■ Your instructions
Output all of the records exactly as written.

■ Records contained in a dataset

++++

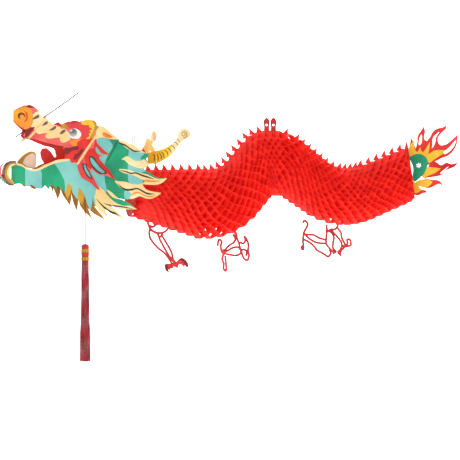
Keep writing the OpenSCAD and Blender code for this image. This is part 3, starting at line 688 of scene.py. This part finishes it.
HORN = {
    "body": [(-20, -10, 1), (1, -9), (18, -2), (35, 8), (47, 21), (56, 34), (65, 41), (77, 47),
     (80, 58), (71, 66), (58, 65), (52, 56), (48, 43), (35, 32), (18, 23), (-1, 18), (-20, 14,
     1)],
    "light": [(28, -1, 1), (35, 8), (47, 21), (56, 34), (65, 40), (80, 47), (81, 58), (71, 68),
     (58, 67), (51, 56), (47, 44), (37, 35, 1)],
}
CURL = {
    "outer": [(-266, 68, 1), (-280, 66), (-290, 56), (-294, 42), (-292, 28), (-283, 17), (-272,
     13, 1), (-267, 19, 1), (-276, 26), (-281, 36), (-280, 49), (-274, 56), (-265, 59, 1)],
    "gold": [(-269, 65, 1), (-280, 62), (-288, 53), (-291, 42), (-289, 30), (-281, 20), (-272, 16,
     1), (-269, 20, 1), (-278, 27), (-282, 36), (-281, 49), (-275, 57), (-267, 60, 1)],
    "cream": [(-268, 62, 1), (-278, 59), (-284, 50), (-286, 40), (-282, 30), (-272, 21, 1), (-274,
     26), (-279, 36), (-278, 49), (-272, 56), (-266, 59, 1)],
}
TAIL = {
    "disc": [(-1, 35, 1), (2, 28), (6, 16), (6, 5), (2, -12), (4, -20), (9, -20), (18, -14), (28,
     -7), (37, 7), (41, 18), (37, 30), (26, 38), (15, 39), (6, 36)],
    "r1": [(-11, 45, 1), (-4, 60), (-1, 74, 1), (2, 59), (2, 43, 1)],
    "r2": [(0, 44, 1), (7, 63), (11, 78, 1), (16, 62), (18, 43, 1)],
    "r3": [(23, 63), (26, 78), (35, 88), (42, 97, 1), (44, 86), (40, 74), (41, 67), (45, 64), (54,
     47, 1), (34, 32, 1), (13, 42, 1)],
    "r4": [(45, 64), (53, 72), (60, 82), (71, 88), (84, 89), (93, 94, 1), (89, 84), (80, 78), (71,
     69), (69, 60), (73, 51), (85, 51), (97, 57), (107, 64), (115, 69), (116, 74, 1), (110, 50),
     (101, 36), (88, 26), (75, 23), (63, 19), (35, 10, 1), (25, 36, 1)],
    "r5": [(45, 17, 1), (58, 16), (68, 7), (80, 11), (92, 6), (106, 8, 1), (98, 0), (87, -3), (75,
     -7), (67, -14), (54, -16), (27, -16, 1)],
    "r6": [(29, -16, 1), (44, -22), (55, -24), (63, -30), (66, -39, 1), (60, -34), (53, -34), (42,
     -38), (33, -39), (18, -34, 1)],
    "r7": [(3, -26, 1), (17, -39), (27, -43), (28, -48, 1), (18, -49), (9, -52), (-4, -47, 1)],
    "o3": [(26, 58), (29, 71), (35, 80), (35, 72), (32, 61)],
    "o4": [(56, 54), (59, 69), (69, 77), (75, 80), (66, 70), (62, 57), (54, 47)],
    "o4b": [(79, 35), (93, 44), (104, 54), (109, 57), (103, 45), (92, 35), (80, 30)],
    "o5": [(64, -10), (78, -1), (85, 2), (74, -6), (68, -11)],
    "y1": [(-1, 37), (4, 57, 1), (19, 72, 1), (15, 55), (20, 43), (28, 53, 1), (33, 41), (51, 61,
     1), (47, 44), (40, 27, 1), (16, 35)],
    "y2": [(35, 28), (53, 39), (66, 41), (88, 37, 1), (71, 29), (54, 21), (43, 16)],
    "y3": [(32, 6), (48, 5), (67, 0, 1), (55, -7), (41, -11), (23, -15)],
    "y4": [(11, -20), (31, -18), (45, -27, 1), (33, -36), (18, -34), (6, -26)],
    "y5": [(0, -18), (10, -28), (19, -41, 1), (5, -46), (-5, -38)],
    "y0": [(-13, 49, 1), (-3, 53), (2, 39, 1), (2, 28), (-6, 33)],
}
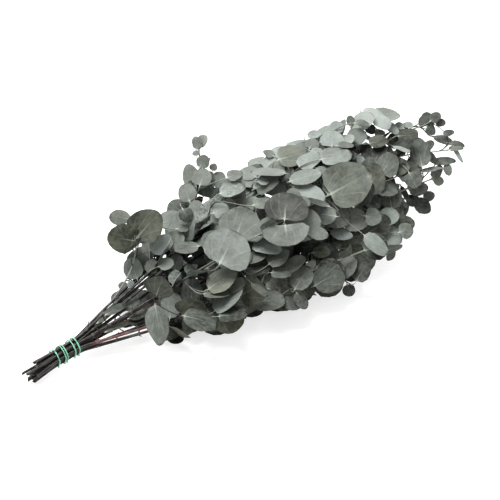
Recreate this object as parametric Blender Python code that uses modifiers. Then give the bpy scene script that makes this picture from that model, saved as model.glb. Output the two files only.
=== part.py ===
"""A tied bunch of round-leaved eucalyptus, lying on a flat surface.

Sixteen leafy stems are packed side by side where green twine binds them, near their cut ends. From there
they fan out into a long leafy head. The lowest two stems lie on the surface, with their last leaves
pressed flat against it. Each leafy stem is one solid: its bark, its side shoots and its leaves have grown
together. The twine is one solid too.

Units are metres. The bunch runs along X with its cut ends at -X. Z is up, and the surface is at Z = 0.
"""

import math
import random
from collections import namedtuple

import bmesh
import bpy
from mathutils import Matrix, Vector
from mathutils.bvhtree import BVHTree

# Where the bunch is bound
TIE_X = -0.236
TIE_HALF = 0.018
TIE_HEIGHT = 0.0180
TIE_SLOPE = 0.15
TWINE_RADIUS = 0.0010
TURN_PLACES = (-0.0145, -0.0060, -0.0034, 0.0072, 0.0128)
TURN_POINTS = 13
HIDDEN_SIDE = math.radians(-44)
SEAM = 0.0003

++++

■ Solution
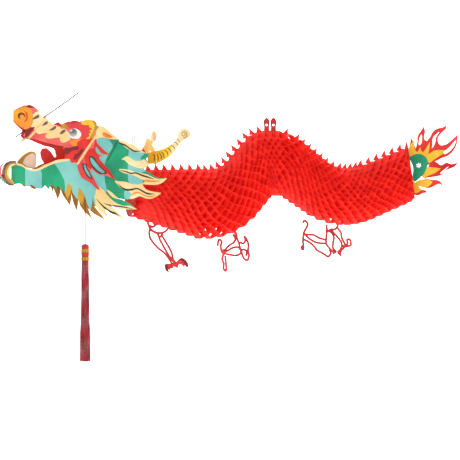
Keep writing the OpenSCAD and Blender code for this image. This is part 3, starting at line 688 of scene.py. This part finishes it.
HORN = {
    "body": [(-20, -10, 1), (1, -9), (18, -2), (35, 8), (47, 21), (56, 34), (65, 41), (77, 47),
     (80, 58), (71, 66), (58, 65), (52, 56), (48, 43), (35, 32), (18, 23), (-1, 18), (-20, 14,
     1)],
    "light": [(28, -1, 1), (35, 8), (47, 21), (56, 34), (65, 40), (80, 47), (81, 58), (71, 68),
     (58, 67), (51, 56), (47, 44), (37, 35, 1)],
}
CURL = {
    "outer": [(-266, 68, 1), (-280, 66), (-290, 56), (-294, 42), (-292, 28), (-283, 17), (-272,
     13, 1), (-267, 19, 1), (-276, 26), (-281, 36), (-280, 49), (-274, 56), (-265, 59, 1)],
    "gold": [(-269, 65, 1), (-280, 62), (-288, 53), (-291, 42), (-289, 30), (-281, 20), (-272, 16,
     1), (-269, 20, 1), (-278, 27), (-282, 36), (-281, 49), (-275, 57), (-267, 60, 1)],
    "cream": [(-268, 62, 1), (-278, 59), (-284, 50), (-286, 40), (-282, 30), (-272, 21, 1), (-274,
     26), (-279, 36), (-278, 49), (-272, 56), (-266, 59, 1)],
}
TAIL = {
    "disc": [(-1, 35, 1), (2, 28), (6, 16), (6, 5), (2, -12), (4, -20), (9, -20), (18, -14), (28,
     -7), (37, 7), (41, 18), (37, 30), (26, 38), (15, 39), (6, 36)],
    "r1": [(-11, 45, 1), (-4, 60), (-1, 74, 1), (2, 59), (2, 43, 1)],
    "r2": [(0, 44, 1), (7, 63), (11, 78, 1), (16, 62), (18, 43, 1)],
    "r3": [(23, 63), (26, 78), (35, 88), (42, 97, 1), (44, 86), (40, 74), (41, 67), (45, 64), (54,
     47, 1), (34, 32, 1), (13, 42, 1)],
    "r4": [(45, 64), (53, 72), (60, 82), (71, 88), (84, 89), (93, 94, 1), (89, 84), (80, 78), (71,
     69), (69, 60), (73, 51), (85, 51), (97, 57), (107, 64), (115, 69), (116, 74, 1), (110, 50),
     (101, 36), (88, 26), (75, 23), (63, 19), (35, 10, 1), (25, 36, 1)],
    "r5": [(45, 17, 1), (58, 16), (68, 7), (80, 11), (92, 6), (106, 8, 1), (98, 0), (87, -3), (75,
     -7), (67, -14), (54, -16), (27, -16, 1)],
    "r6": [(29, -16, 1), (44, -22), (55, -24), (63, -30), (66, -39, 1), (60, -34), (53, -34), (42,
     -38), (33, -39), (18, -34, 1)],
    "r7": [(3, -26, 1), (17, -39), (27, -43), (28, -48, 1), (18, -49), (9, -52), (-4, -47, 1)],
    "o3": [(26, 58), (29, 71), (35, 80), (35, 72), (32, 61)],
    "o4": [(56, 54), (59, 69), (69, 77), (75, 80), (66, 70), (62, 57), (54, 47)],
    "o4b": [(79, 35), (93, 44), (104, 54), (109, 57), (103, 45), (92, 35), (80, 30)],
    "o5": [(64, -10), (78, -1), (85, 2), (74, -6), (68, -11)],
    "y1": [(-1, 37), (4, 57, 1), (19, 72, 1), (15, 55), (20, 43), (28, 53, 1), (33, 41), (51, 61,
     1), (47, 44), (40, 27, 1), (16, 35)],
    "y2": [(35, 28), (53, 39), (66, 41), (88, 37, 1), (71, 29), (54, 21), (43, 16)],
    "y3": [(32, 6), (48, 5), (67, 0, 1), (55, -7), (41, -11), (23, -15)],
    "y4": [(11, -20), (31, -18), (45, -27, 1), (33, -36), (18, -34), (6, -26)],
    "y5": [(0, -18), (10, -28), (19, -41, 1), (5, -46), (-5, -38)],
    "y0": [(-13, 49, 1), (-3, 53), (2, 39, 1), (2, 28), (-6, 33)],
}
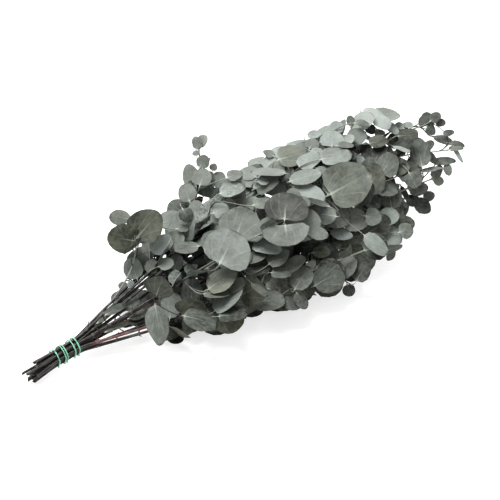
Recreate this object as parametric Blender Python code that uses modifiers. Then give the bpy scene script that makes this picture from that model, saved as model.glb. Output the two files only.
=== part.py ===
"""A tied bunch of round-leaved eucalyptus, lying on a flat surface.

Sixteen leafy stems are packed side by side where green twine binds them, near their cut ends. From there
they fan out into a long leafy head. The lowest two stems lie on the surface, with their last leaves
pressed flat against it. Each leafy stem is one solid: its bark, its side shoots and its leaves have grown
together. The twine is one solid too.

Units are metres. The bunch runs along X with its cut ends at -X. Z is up, and the surface is at Z = 0.
"""

import math
import random
from collections import namedtuple

import bmesh
import bpy
from mathutils import Matrix, Vector
from mathutils.bvhtree import BVHTree

# Where the bunch is bound
TIE_X = -0.236
TIE_HALF = 0.018
TIE_HEIGHT = 0.0180
TIE_SLOPE = 0.15
TWINE_RADIUS = 0.0010
TURN_PLACES = (-0.0145, -0.0060, -0.0034, 0.0072, 0.0128)
TURN_POINTS = 13
HIDDEN_SIDE = math.radians(-44)
SEAM = 0.0003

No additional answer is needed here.